1. Plaintiffs contend that the insurance policy at issue is attached to the complaint. However, the document attached to the complaint is not the entire insurance policy. The portions of the insurance policy that are attached to the complaint cover the period from April 16, 2010 through April 16, 2011—the period after the alleged sinkhole loss was discovered. (Doc. No. 2-1). Defendant's initial denial of Plaintiffs' claim was issued on April 8, 2010—prior to the start of the insurance policy that Plaintiffs refer to in the complaint and motion for summary judgment. (Doc. No. 16-2). The sinkhole loss endorsement is filed at Doc. No. 22-1.
2. These cases are attached at Doc. No. 16-5, 16-6, and 16-7.
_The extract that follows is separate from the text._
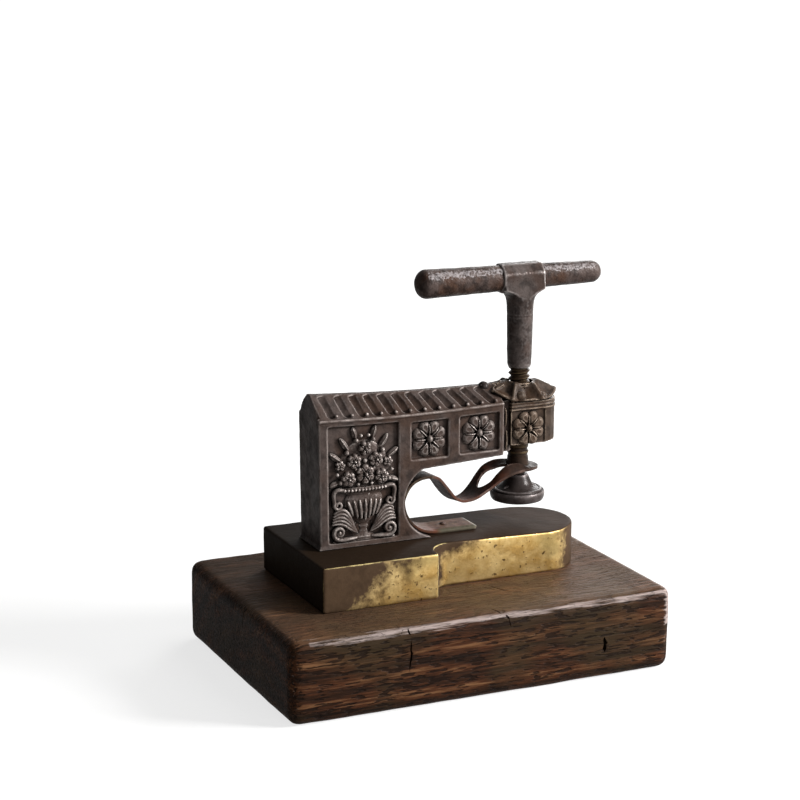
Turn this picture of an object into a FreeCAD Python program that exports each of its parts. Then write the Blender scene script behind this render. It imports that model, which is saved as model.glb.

3. The Court notes that in 2011, the Florida Senate recognized there was not a uniform meaning for the phrase, "structural damage," with respect to insurance claims from sinkhole activity, as the phrase had been defined in two different ways: (1) as damage to the structure, or (2) as damage that affects the load bearing capacity of the structure. See Bay Farms Corp. v. Great Am. Alliance Ins. Co., 2011 WL 6099367, at *4 (M.D. Fla. Dec. 7, 2011)(quoting FL Staff An., S.B. 408, 4/7/2011).